Another thought I should have mentioned. The green phosphor light can leak around the eye and is bright enough to fog film. Military grade units mask this green light, but the cheaper units do not and will fog film. The phosphor light is right on the peak green sensitivity of many films.
I have a Russian made night vision scope that gives a very sharp central portion of the image. Now that I think of it, this was one of my reasons for buying it (not very expensive). I was only guessing that it might be usefully in the darkroom - thanks for letting me know that my idea was correct.
Originally Posted by Photo Engineer
I forgot I still had the thing and never really put it to the test. It seems as though I had some doubts about it being used for that because I never heard any discussion, until now.
I noticed Amazon.com has the EyeClops Night Vision Goggles for $59.99.
I'm tempted to get one to make loading B&W film into reels easier. I have nerve damage in one of my hands and something it would help to see what I'm doing.
I've just come across this thread and have been looking getting one of these "Eyeclops" goggles. Has anyone actually tried this and how is it working?

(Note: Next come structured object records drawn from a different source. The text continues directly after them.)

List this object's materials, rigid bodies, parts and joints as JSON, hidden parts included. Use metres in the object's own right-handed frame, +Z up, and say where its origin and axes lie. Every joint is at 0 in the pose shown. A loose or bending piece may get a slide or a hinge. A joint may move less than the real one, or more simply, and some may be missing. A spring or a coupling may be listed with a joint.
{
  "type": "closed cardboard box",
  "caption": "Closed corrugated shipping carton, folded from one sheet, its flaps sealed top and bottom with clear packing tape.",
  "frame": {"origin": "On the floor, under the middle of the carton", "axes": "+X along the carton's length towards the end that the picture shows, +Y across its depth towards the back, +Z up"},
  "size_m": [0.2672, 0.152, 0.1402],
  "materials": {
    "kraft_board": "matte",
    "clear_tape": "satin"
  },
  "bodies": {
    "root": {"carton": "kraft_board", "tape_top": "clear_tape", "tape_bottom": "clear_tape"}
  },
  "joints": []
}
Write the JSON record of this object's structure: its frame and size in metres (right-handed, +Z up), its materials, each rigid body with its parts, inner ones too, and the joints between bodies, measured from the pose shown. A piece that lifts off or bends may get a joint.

How would it help in the dark. They don't seem to be IR devices.
I use an ATN-Viper in the darkroom to develop sheet film, so much fun I hardly want to develop roll film anymore because I don't get to watch it.
I did a sensitometrically-based fog test with TMY-2 and found the stock light would fog the film in 15 minutes so I "attenuated" it with a couple pieces of gray TMY-2 (cutout from the dirt background of a bad rodeo picture). E-6 is transparent to infrared, so black color slides can't be used for the purpose.
I don't find any trouble with the green light leaking around my eyepiece, it's well-designed.
But, I suppose I should do a real safelight test like I've been preaching with motorcycle engines and covering half the sheet of film. At least with a negative / positive process, fog on the film isn't as destructive to the final image as it is for prints.
I imagine the Eyeclops would work "fine" but the issue I would have with it is all the batteries.
Bill, is the "stock light' the IR light from the scope? I'm also not sure what you mean by 'attenuated" with the grey TMY-2.
It seems to be that the Ececlops might not focus too well close-up. Where the Viper focuses as close as 1 ft.
Seem like a good choice?
With attenuation Bill refers to mounting a neutral grey filter in front of that "stock light" (seemingly that IR-light).
As he is on the cheap side he substituted the grey filter by pieces cut off from developed b&w film with some density.
That Eyclops seems to be two-focus only.
I use a Viper and am quite happy with it. The lens cap has a pinhole which I use most of the time for the added depth of field. I can get it to focus at about 18" - beside using it to load sheet film holders, I use it to check development. I use dip tanks so I can pull a sheet out and see if I need to adjust the developing time. I have yet to notice any fogging issues - I am using it without any filter on the IR light.